Wakil Menteri Agraria dan Tata Ruang/Wakil Kepala Badan Pertanahan Nasional (Wamen ATR/Waka BPN), Surya Tjandra mengatakan bahwa Kementerian ATR/BPN memiliki direktorat khusus yang akan mengawal program konsolidasi tanah. Namun, kendati demikian prakteknya tak semudah mengucapkan konsolidasi tanah. “Kita perlu perencanaan yang baik serta strategi pelaksanaan konsolidasi tanah secara efektif,” ujar Wamen ATR/Waka BPN saat membuka Rapat Koordinasi Gugus Tugas Reforma Agraria (GTRA) Terintegrasi se-Provinsi Kepulauan Riau (Kepri), melalui video conference, Selasa (15/12/2020).

Surya Tjandra mengemukakan bahwa hal itu merupakan tantangan pertama, apabila ingin melaksanakan suatu konsolidasi tanah. Ia menambahkan bahwa eksekusi konsolidasi tanah ini dilakukan oleh pemerintah langsung. “Namun, selama ini pelaksanaan konsolidasi tanah oleh pemerintah jarang ada yang berhasil dan sukses. Tetapi beberapa tahun belakangan, pemerintah, melalui Kementerian Pekerjaan Umum dan Perumahan Rakyat (PUPR) sebenarnya sudah memulai melalui program “Kotaku”,” ujar Wamen ATR/Waka BPN.

Pelaksanaan konsolidasi tanah nantinya akan menata kembali kepemilikan tanah maupun bangunan yang dimiliki oleh masyarakat, melalui penataan letak persil dan sumbangan tanah. “Oleh karena itu, butuh pemahaman tentang pembangunan ulang, karena kalau mau konsolidasi tanah, kita hancurkan dulu bangunan sebelumnya, lalu ditata persil tanahnya, kemudian dibangun ulang kembali. Permasalahannya adalah apabila sebagian wilayah sudah ada masyarakatnya. Jadi, kita juga harus memikirkan relokasi populasi orang yang tinggal disitu,” ujar Surya Tjandra.

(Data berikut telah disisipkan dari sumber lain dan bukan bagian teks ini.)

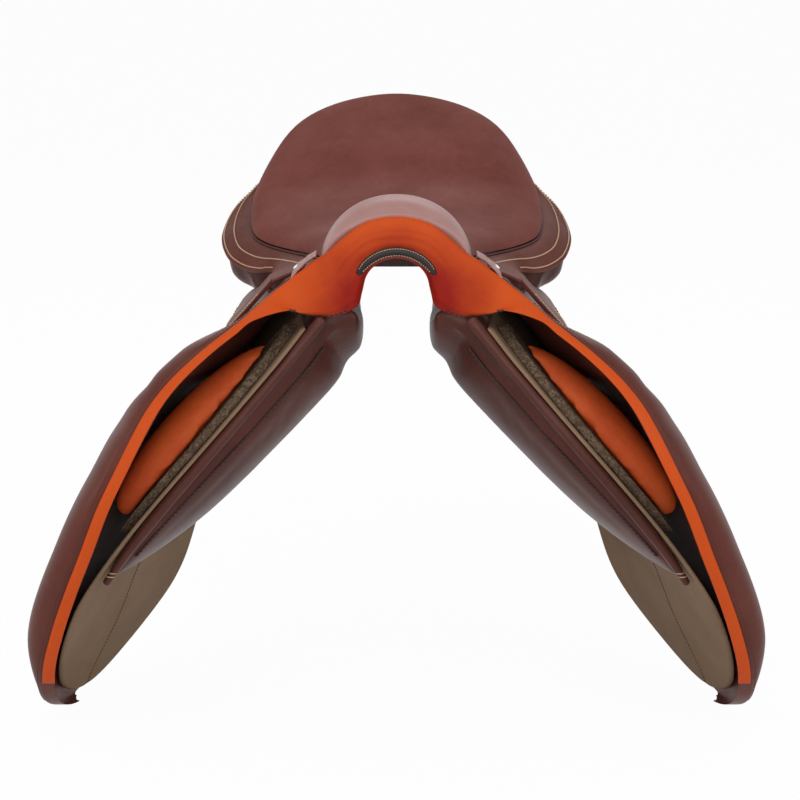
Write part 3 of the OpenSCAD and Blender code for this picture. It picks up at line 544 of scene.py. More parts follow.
def seam_line(face, back, inset, first=0, last=None, from_end=False):
    """Points and normals of a line at a stated distance inside a sheet's first or last column."""
    face, back = np.array(face, float), np.array(back, float)
    points, normals = [], []
    for r in range(len(face))[first:last]:
        row, under = (face[r][::-1], back[r][::-1]) if from_end else (face[r], back[r])
        run = measured(row)
        at = min(inset, run[-1] * 0.5)
        point = np.array([np.interp(at, run, row[:, k]) for k in range(3)])
        below = np.array([np.interp(at, run, under[:, k]) for k in range(3)])
        normal = point - below
        points.append(point)
        normals.append(normal / max(1e-9, np.linalg.norm(normal)))
    return points, normals


def edge_rows(face, back, inset, first, last, **thread):
    """Stitches at a stated distance inside both long edges of a sheet."""
    return [
        stitches(*seam_line(face, back, inset, first, last, from_end), **thread)
        for from_end in (False, True)
    ]


print("thread tools ready")

# %% [markdown]
# ## Pairs and dressing
#
# A saddle is the same on both sides, so the left piece is made and the right one is its mirror
# twin. Dressing a piece says which solids it stands for, which body carries it and what it is
# finished in.

# %% Pairs


def other_side(obj, name):
    mesh = obj.data.copy()
    mesh.transform(Matrix.Scale(-1, 4, (1, 0, 0)))
    mesh.flip_normals()
    twin = bpy.data.objects.new(name, mesh)
    scene.collection.objects.link(twin)
    return twin


def finish_of(obj, *materials):
    obj.data.materials.clear()
    for material in materials:
        obj.data.materials.append(material)
    return obj


def pair(left, *materials):
    """(side, piece) for the left piece and its mirror twin, both in their finishes."""
    finish_of(left, *materials)
    base = left.name
    right = other_side(left, base + "_right")
    left.name = base + "_left"
    return (("left", left), ("right", right))


def placed(obj, body="saddle", stands_for=()):
    """The piece rides on its body and hides the solids that it stands for."""
    if stands_for:
        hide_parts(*stands_for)
    if body:
        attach(obj, body)
    return obj


def applied(obj):
    """The piece's mesh with its modifiers worked in, and none left on it."""
    seen = obj.evaluated_get(bpy.context.evaluated_depsgraph_get())
    mesh = bpy.data.meshes.new_from_object(seen)
    obj.modifiers.clear()
    obj.data = mesh
    return obj


def rounded_off(obj, levels=1):
    obj.modifiers.new("Rounding", "SUBSURF").levels = levels
    obj.modifiers["Rounding"].render_levels = levels
    return applied(obj)


print("dressing tools ready")

# %% [markdown]
# ## Padding that swells
#
# Flocking pushes the leather out until its skin is tight. Blender's Cloth does the same with a
# little pressure from inside, no gravity, and a start slightly smaller than the finished pad. How
# far a point may go is limited, so that the pad stays in its place between its neighbours. The knee
# blocks and the panels are made so.

# %% Padding
CLOTH_FRAMES = 20


def filled(obj, voxel, pressure, reach, shrink, hold=None):
    """Blows a padded piece up as cloth. hold(point) says how firmly a point keeps its place."""
    remesh = obj.modifiers.new("Remesh", "REMESH")
    remesh.mode, remesh.voxel_size, remesh.use_smooth_shade = "VOXEL", voxel * MM, True
    applied(obj)
    smooth = obj.modifiers.new("Smooth", "SMOOTH")
    smooth.factor, smooth.iterations = 0.5, 2
    applied(obj)
    count = len(obj.data.vertices)
    start = np.zeros(count * 3)
    normals = np.zeros(count * 3)
    obj.data.vertices.foreach_get("co", start)
    obj.data.vertices.foreach_get("normal", normals)
    start, normals = start.reshape(-1, 3), normals.reshape(-1, 3)
    firm = np.array([hold(p / MM) if hold else 0.0 for p in start])
    start = start - normals * shrink * MM * (1 - firm)[:, None]
    obj.data.vertices.foreach_set("co", start.ravel())
    pins = obj.vertex_groups.new(name="held")
    for i, weight in enumerate(firm):
        pins.add([i], float(weight), "REPLACE")
    cloth = obj.modifiers.new("Cloth", "CLOTH")
    setup = cloth.settings
    setup.quality, setup.mass = 6, 0.3
    setup.tension_stiffness = setup.compression_stiffness = 25
    setup.shear_stiffness, setup.bending_stiffness = 10, 2.5
    setup.use_pressure, setup.uniform_pressure_force = True, pressure
    setup.effector_weights.gravity = 0
    setup.vertex_group_mass = "held"
    cloth.collision_settings.use_collision = False
    cloth.collision_settings.use_self_collision = False
    cloth.point_cache.frame_start, cloth.point_cache.frame_end = 1, CLOTH_FRAMES
    for number in range(1, CLOTH_FRAMES + 1):
        scene.frame_set(number)
    seen = obj.evaluated_get(bpy.context.evaluated_depsgraph_get())
    swollen = np.array([v.co for v in seen.data.vertices], float)
    move = swollen - start
    length = np.linalg.norm(move, axis=1, keepdims=True)
    move *= np.minimum(1, reach * MM / np.maximum(length, 1e-9))
    obj.modifiers.clear()
    obj.vertex_groups.clear()
    obj.data.vertices.foreach_set("co", (start + move).ravel())
    scene.frame_set(1)
    print(obj.name, count, "points, moved", round(float(length.max() / MM), 1), "mm at most")
    return rounded_off(obj)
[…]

Wamen ATR/Waka BPN juga mengatakan Indonesia dapat mencontoh negara lain, contohnya Singapura dalam pelaksanaan konsolidasi tanah. “Provinsi Kepri ini dekat sekali dengan Singapura dan mereka punya banyak bahan untuk kita belajar konsolidasi tanah. Salah satunya bagaimana pelaksanaan konsolidasi tanah yang menempatkan air laut jadi pilar utama dan untuk melakukan itu butuh waktu yang lama karena banyak yang memang akan dipelajari,” kata Wamen ATR/Waka BPN.

“Pelaksanaan konsolidasi tanah harus kooperatif dengan kebutuhan masyarakat sehingga bisa terlaksana _multi years_. Kita juga perlu mengkombinasikan setiap kebijakan legal dengan insentif pemerintah serta dukungan semua pihak,” lanjut Wamen ATR/Waka BPN.